**Task statement**
Return, unaltered, every line from the beginning of the material below up to and including the one with "import * as".

**Given information**
________________
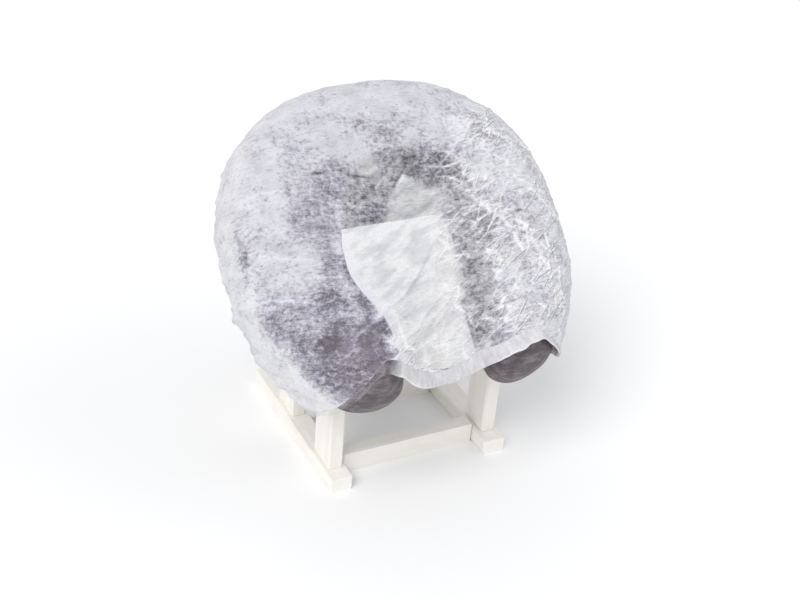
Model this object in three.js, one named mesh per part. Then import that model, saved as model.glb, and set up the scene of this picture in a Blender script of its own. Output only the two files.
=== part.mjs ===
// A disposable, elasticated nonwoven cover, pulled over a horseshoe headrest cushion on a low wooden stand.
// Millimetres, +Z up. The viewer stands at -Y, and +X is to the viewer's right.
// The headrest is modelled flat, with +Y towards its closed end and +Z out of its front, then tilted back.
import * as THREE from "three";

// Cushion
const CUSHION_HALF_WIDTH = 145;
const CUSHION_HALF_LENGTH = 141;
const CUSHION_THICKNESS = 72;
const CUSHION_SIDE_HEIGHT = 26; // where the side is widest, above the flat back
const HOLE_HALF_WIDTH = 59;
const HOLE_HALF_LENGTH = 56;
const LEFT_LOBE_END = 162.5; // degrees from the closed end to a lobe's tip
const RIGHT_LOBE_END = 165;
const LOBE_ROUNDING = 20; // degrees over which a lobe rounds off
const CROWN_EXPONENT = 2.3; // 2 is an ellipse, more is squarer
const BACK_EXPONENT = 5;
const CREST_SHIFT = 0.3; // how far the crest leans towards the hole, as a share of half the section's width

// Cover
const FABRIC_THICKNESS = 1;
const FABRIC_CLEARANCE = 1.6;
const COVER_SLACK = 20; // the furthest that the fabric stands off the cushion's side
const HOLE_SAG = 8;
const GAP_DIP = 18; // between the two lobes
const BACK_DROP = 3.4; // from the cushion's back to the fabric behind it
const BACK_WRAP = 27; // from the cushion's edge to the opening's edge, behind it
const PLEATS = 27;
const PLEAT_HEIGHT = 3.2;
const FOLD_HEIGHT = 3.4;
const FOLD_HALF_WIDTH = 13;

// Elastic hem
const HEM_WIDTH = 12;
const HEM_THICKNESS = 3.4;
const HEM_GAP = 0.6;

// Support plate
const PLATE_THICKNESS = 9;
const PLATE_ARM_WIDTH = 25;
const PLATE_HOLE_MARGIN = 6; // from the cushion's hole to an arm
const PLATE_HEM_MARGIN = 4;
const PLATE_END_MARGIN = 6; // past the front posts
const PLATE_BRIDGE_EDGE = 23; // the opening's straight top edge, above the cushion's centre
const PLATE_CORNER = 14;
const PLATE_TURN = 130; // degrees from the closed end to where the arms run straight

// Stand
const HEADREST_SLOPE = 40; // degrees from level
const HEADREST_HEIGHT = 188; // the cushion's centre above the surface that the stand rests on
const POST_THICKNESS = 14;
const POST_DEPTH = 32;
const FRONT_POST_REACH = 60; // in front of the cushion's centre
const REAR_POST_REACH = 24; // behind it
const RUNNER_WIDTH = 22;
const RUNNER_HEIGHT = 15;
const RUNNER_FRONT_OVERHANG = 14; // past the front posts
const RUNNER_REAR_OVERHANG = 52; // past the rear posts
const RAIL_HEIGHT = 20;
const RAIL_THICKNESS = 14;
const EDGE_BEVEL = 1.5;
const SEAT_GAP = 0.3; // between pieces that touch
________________
**Exercise solution**
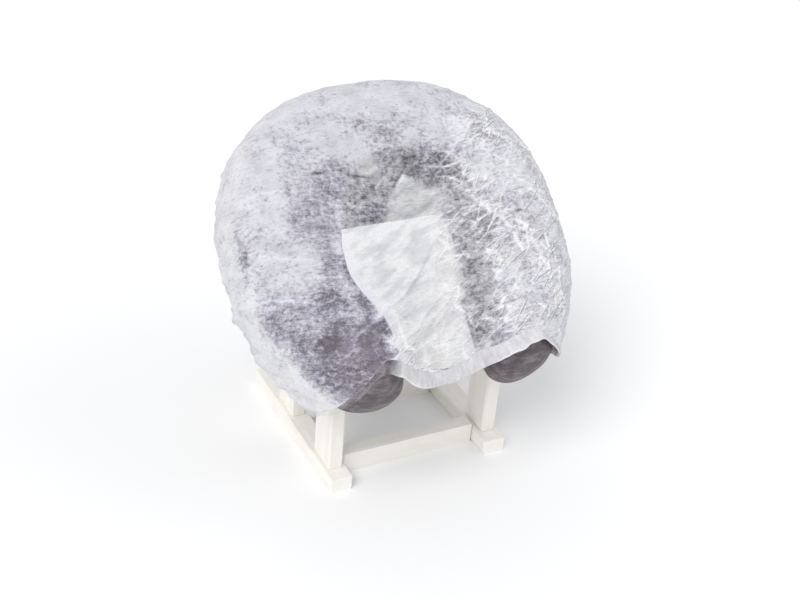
Model this object in three.js, one named mesh per part. Then import that model, saved as model.glb, and set up the scene of this picture in a Blender script of its own. Output only the two files.
=== part.mjs ===
// A disposable, elasticated nonwoven cover, pulled over a horseshoe headrest cushion on a low wooden stand.
// Millimetres, +Z up. The viewer stands at -Y, and +X is to the viewer's right.
// The headrest is modelled flat, with +Y towards its closed end and +Z out of its front, then tilted back.
import * as THREE from "three";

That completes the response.